Repeat, please, only the lines from the top of the data down to the line with "tone, fleck_tone), height"; include both of those lines.
[start of DATA]
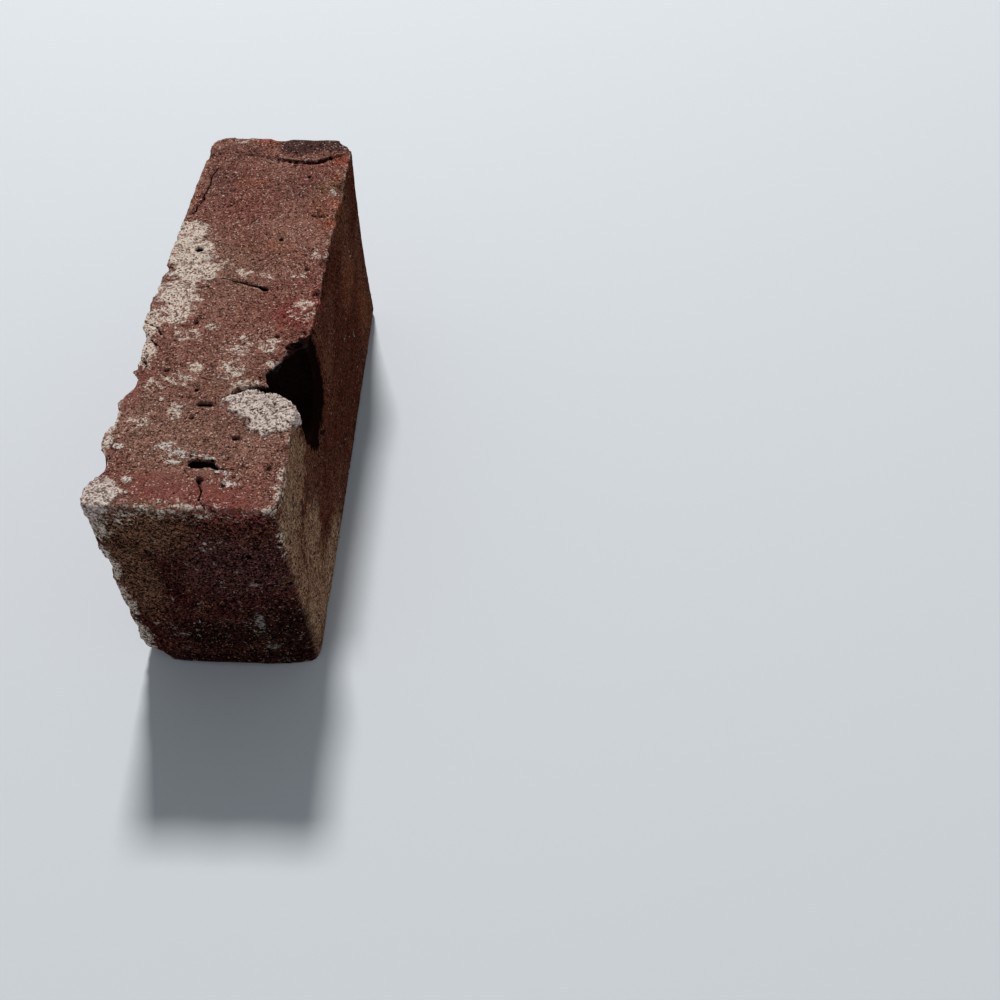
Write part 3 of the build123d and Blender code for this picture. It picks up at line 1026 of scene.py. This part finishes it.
def sanded(coat, tone):
    """Sand grain over the clay; gives the colour, and how high the grains stand."""
    tree = coat.tree
    on_top, on_header, on_bed = grain_contrasts
    contrasts = (
        calc(tree, "MULTIPLY_ADD", coat.finish("rose"), rose_contrast, on_top),
        on_header,
        calc(tree, "MULTIPLY_ADD", coat.on_hidden, hidden_contrast, on_bed),
    )
    grains = [
        use(tree, coat.sand, {"Position": coat.position, "Grain size": size, "Contrast": contrast})
        for size, contrast in zip(grain_sizes, contrasts)
    ]
    shade, fleck, height = [
        coat.by_face(*[grain[name] for grain in grains]) for name in ("Shade", "Fleck", "Height")
    ]
    grey = add(tree, "ShaderNodeCombineXYZ", X=shade, Y=shade, Z=shade).outputs[0]
    tone = mix(tree, 1.0, tone, grey, "MULTIPLY")
    fleck_tone = mix(tree, coat.on_top, buff_clay[0], haze_beige)
    return mix(tree, product(tree, fleck, coat.by_face(*fleck_covers)), tone, fleck_tone), height


def dusted(coat, tone, rubbed):
    """Dust, mortar and lime over the clay; gives the colour, and where mortar stands proud."""
    tree = coat.tree
    crumbs = product(tree, cells(tree, coat.position, crumb_size)[1], crumb_share)
    lumps = cloud(tree, coat.position, crumb_lump_size, 4.0, 0.8)
    stipple = ease(tree, total(tree, crumbs, lumps), *crumb_levels)
    tone = mix(tree, product(tree, rubbed, stipple, rubbed_cover), tone, haze_beige)
    dust = most(tree, coat.finish("haze"), coat.finish("film"))
    tone = mix(tree, product(tree, dust, stipple), tone, haze_beige)
    mortar = most(tree, coat.finish("mortar"), coat.finish("crust"))
    tone = mix(tree, mortar, tone, mix(tree, stipple, mortar_brown, mortar_grey))
    white = most(tree, coat.finish("lime"), coat.finish("streak"))
    white = product(tree, white, between(tree, coat.on_top, lime_on_sides, lime_on_top))
    return mix(tree, white, tone, lime_white), mortar


def pored_and_shaded(coat, tone, hollow_shade):
    """Dark pores, and painted shade in holes, hollows and the painted shadow strip; gives the colour, and
    where the pores are.
    """
    tree = coat.tree
    on_top, on_header, on_bed = pore_rarities
    rarities = (on_top, on_header, calc(tree, "MULTIPLY_ADD", coat.on_hidden, hidden_rarity, on_bed))
    shares = []
    for drawn_out, rarity, share in zip(pore_stretches, rarities, pore_shares):
        inputs = {"Position": coat.position, "Drawn out": drawn_out, "Rarity": rarity}
        shares.append(product(tree, use(tree, coat.pores, inputs)["Share"], share))
    specks = marks(tree, "specks", coat.position, speck_size)
    pores = most(tree, coat.by_face(*shares), specks)
    tone = mix(tree, product(tree, pores, pore_cover), tone, pore_and_shade_dark)
    shaded_places = most(tree, hollow_shade, coat.finish("painted_shadow"))
    return mix(tree, product(tree, shaded_places, shade_cover), tone, pore_and_shade_dark), pores


def fired_clay():
    """The brick's one material: clay with its colour on each face, the finishes laid over it, and painted
    shade on the near header, the bed face and in the hollows.
    """
    material = bpy.data.materials.new("fired_clay")
    material.use_nodes = True
    tree = material.node_tree
    tree.nodes.clear()
    coat = Coat(tree)
    depths = {"Near hollow": "hollow_near", "Far hollow": "hollow_far", "Depth": "depth"}
    depths.update({"Hole": "hole", "Inside": "hollow"})
    hollows = {label: coat.mark(name) for label, name in depths.items()}
    worn_and_shaded = use(tree, coat.wear, {"Position": coat.position, **hollows})
    tone, grains = sanded(coat, clay_tone(coat))
    tone, mortar = dusted(coat, tone, worn_and_shaded["Rubbed"])
    tone, pores = pored_and_shaded(coat, tone, worn_and_shaded["Painted shade"])
    height = total(tree, grains, product(tree, mortar, mortar_bump), product(tree, pores, pore_bump))
    bump = add(tree, "ShaderNodeBump", Strength=1.0, Distance=bump_height, Height=height)
    surface = add(tree, "ShaderNodeBsdfPrincipled", Base_Color=tone, Normal=bump.outputs[0])
    surface.inputs["Specular IOR Level"].default_value = 0.0
    surface.inputs["Roughness"].default_value = clay_roughness
    add(tree, "ShaderNodeOutputMaterial", Surface=surface.outputs[0])
    return material


# Studio

def floor_material():
    """A pale matt material with a faint shine."""
    material = bpy.data.materials.new("pale_floor")
    material.use_nodes = True
    surface = material.node_tree.nodes["Principled BSDF"]
    surface.inputs["Base Color"].default_value = floor_pale
    surface.inputs["Roughness"].default_value = floor_roughness
    surface.inputs["Specular IOR Level"].default_value = floor_shine
    return material


def studio_floor():
    """A round pale floor."""
    mesh = bpy.data.meshes.new("studio_floor")
    turns = [tau * corner / floor_corners for corner in range(floor_corners)]
    rim = [(floor_reach * cos(turn), floor_reach * sin(turn), 0) for turn in turns]
    mesh.from_pydata(rim, [], [range(floor_corners)])
    mesh.materials.append(floor_material())
    floor = add_piece("studio_floor", mesh)


def area_light(name, place, size, power, tone):
    """A square soft light that faces the brick."""
    light = bpy.data.lights.new(name, "AREA")
    light.size = size
    light.energy = power
    light.color = tone
    lamp = bpy.data.objects.new(name, light)
    lamp.location = place
    lamp.rotation_euler = (Vector(brick_middle) - Vector(place)).to_track_quat("-Z", "Y").to_euler()
    bpy.context.scene.collection.objects.link(lamp)


def studio_air():
    """Soft even light from all round, which itself looks as pale as the floor."""
    world = bpy.data.worlds.new("studio_air")
    world.use_nodes = True
    tree = world.node_tree
    rays = add(tree, "ShaderNodeLightPath").outputs
    seen = total(tree, rays["Is Camera Ray"], rays["Is Glossy Ray"], rays["Is Transmission Ray"])
    air = tree.nodes["Background"].inputs
    air["Color"].default_value = air_colour
    join(tree, between(tree, seen, air_light, air_seen), air["Strength"])
    bpy.context.scene.world = world


def studio_lights():
    """A small strong light behind the brick, as low sun would be, and a broad weak one in front."""
    for name, lamp in lamps.items():
        area_light(name, **lamp)
    studio_air()


def studio_camera():
    """The camera, above the near header and a little to its right."""
    camera = bpy.data.cameras.new("studio_camera")
    camera.lens = camera_lens
    camera.sensor_width = camera_sensor
    camera.clip_start = camera_nearest
    stand = bpy.data.objects.new("studio_camera", camera)
    way = Matrix.Translation(camera_place)
    for degrees, axis in camera_turns.values():
        way = way @ Matrix.Rotation(radians(degrees), 4, axis)
    stand.matrix_world = way
    bpy.context.scene.collection.objects.link(stand)
    bpy.context.scene.camera = stand


brick = weathered_brick()
brick.data.materials.clear()
brick.data.materials.append(fired_clay())
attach(brick, "root")
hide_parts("brick")

studio_floor()
studio_lights()
studio_camera()
bpy.context.scene.view_settings.view_transform = "Standard"
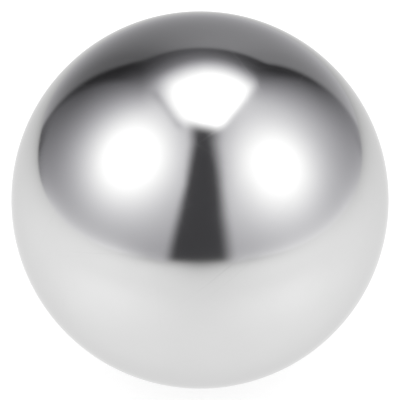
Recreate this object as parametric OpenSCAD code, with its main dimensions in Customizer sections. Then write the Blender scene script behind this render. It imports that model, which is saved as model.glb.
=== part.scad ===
// Precision steel ball: one solid, lapped all over, with no flat, bore or seam.
// The frame's origin is the ball's centre, with +Z up.

/* [Ball] */
// Diameter of the ball in millimetres, a standard metric size
ball_d = 25; // [1:0.5:100]

/* [Hidden] */

// Facets round the equator when the ball is drawn; the ball itself is truly round
round_facets = 180;

// The whole ball, ground and lapped from one forged blank.
module ball() {
    color("silver")
        sphere(d = ball_d, $fn = round_facets);
}

ball();
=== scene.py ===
import math

import bpy
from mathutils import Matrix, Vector


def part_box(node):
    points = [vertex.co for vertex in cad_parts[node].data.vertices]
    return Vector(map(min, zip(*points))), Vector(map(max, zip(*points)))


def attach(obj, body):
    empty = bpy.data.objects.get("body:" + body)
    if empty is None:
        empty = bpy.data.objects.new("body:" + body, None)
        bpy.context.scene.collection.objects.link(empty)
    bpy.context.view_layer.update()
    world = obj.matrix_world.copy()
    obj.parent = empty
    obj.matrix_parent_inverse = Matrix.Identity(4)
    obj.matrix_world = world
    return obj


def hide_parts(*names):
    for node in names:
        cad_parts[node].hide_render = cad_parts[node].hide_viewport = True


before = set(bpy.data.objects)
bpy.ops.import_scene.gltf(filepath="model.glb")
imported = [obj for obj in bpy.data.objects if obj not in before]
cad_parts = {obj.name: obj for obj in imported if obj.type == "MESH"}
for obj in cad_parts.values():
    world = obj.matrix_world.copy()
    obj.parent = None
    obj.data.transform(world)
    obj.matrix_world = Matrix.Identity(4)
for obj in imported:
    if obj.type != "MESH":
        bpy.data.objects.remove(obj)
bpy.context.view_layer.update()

# A polished steel ball on a pale table. What it mirrors is a light tent round it: panels of
# light that only mirrors see, so that the floor and the ball's shadow stay plain.

# The ball stands where the frame has it. Its origin is its centre, and lengths are in ball
# radii from there unless a comment says otherwise: +X to the right, +Y away from the camera,
# +Z up. Angles are in degrees. A soft change from one level to another is given by the place
# of its middle and by its blur, which is its whole width.
LOWEST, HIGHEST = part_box("ball")
RADIUS = (HIGHEST.z - LOWEST.z) / 2
TABLE_Z = -1.0

# Camera; the sensor is in millimetres
CAMERA_ELEVATION = 34.9
CAMERA_DISTANCE = 20.0
BALL_SHARE_OF_FRAME = 0.9445
SENSOR_WIDTH = 36.0
CLIP_START = 0.01
CLIP_END = 200.0

# Ball mesh: squares along each edge of the cube that is pushed out to the sphere
SQUARES = 96
# Empty edge of each side's tile on the texture map, as a share of the tile
MAP_MARGIN = 0.015

# Polished steel: roughness and tone where the haze is thinnest and thickest, the grey that tints
# its mirror at the rim, and the noise that makes the haze: its features to a metre, its detail
# and the range of it that counts
ROUGHNESS = (0.085, 0.125)
TONE = (0.697, 0.683)
EDGE_TINT = 0.83
HAZE_SCALE = 260.0
HAZE_DETAIL = 3.0
HAZE_RANGE = (0.3, 0.7)
# Scratches: layers of pattern cells to a metre and strength. Width and depth are in metres. A
# scratch is full near its cell's point and fades out at its ends, both distances in cells. It
# adds to the roughness and takes from the tone.
HAIRLINES = ((90.0, 1.0), (150.0, 0.8), (260.0, 0.6), (450.0, 0.4))
HAIRLINE_HALF_WIDTH = 25e-6
HAIRLINE_DEPTH = 0.6e-6
HAIRLINE_FULL = 0.3
HAIRLINE_END = 0.62
HAIRLINE_ROUGHNESS = 0.1
HAIRLINE_TONE = 0.02

# Light tent: a box of white cloth round the ball, with a slit in front for the camera. The
# panels are meshes of squares with sides of MESH_STEP. The cloth's colour goes from dim to
# white as its light goes from 0 to BRIGHT_GLOW.
TENT_HALF_WIDTH = 10.1
TENT_FRONT_Y = -18.3
TENT_BACK_Y = 30.0
TENT_TOP_Z = 17.8
MESH_STEP = 0.25
WHITE = (1, 1, 1, 1)
DIM_CLOTH = (1.012, 1.0, 1.075, 1)
BRIGHT_GLOW = 1.3

# The two edges of the slit: x at each length along the cloth, up the front and then back
SLIT_STEPS = (0, 10, 19, 30)
LEFT_SLIT_EDGE = (-5.9, -4.5, -3.6, -1.4)
RIGHT_SLIT_EDGE = (5.4, 5.1, 5.5, 2.9)
LEFT_SLIT_BLUR = 2.7
RIGHT_SLIT_BLUR = 3.7
# The cloth beside the slit is darker: by how much on the left and right, how far out, and past
# what length along the cloth
LEFT_SLIT_SHADE = 0.04
RIGHT_SLIT_SHADE = 0.17
SLIT_SHADE_WIDTH = 3.4
SLIT_SHADE_FROM = 15.7
SLIT_SHADE_BLUR = 15.0

# Lamps behind the cloth, a hot middle and a wide glow on each side, and a halo at the back of
# the top: azimuth, elevation, spread and strength
LEFT_LAMP = (-64.6, 44.2, 17.6, 1.33)
LEFT_SPREAD = (-44, 44, 51.1, 0.67)
RIGHT_LAMP = (63.6, 37.2, 17.2, 1.14)
RIGHT_SPREAD = (48, 44, 60.0, 0.72)
HALO = (175, 69, 14.1, 0.45)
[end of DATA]
**TASK RESPONSE:**
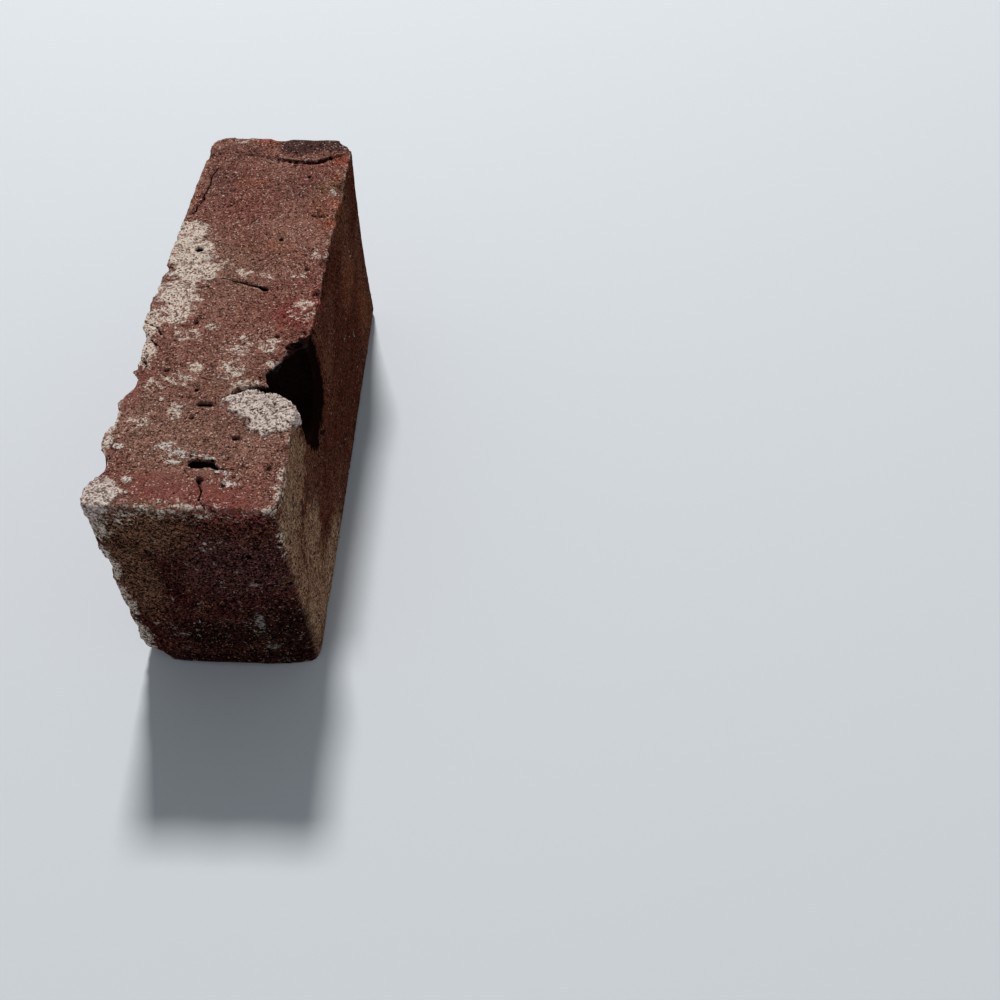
Write part 3 of the build123d and Blender code for this picture. It picks up at line 1026 of scene.py. This part finishes it.
def sanded(coat, tone):
    """Sand grain over the clay; gives the colour, and how high the grains stand."""
    tree = coat.tree
    on_top, on_header, on_bed = grain_contrasts
    contrasts = (
        calc(tree, "MULTIPLY_ADD", coat.finish("rose"), rose_contrast, on_top),
        on_header,
        calc(tree, "MULTIPLY_ADD", coat.on_hidden, hidden_contrast, on_bed),
    )
    grains = [
        use(tree, coat.sand, {"Position": coat.position, "Grain size": size, "Contrast": contrast})
        for size, contrast in zip(grain_sizes, contrasts)
    ]
    shade, fleck, height = [
        coat.by_face(*[grain[name] for grain in grains]) for name in ("Shade", "Fleck", "Height")
    ]
    grey = add(tree, "ShaderNodeCombineXYZ", X=shade, Y=shade, Z=shade).outputs[0]
    tone = mix(tree, 1.0, tone, grey, "MULTIPLY")
    fleck_tone = mix(tree, coat.on_top, buff_clay[0], haze_beige)
    return mix(tree, product(tree, fleck, coat.by_face(*fleck_covers)), tone, fleck_tone), height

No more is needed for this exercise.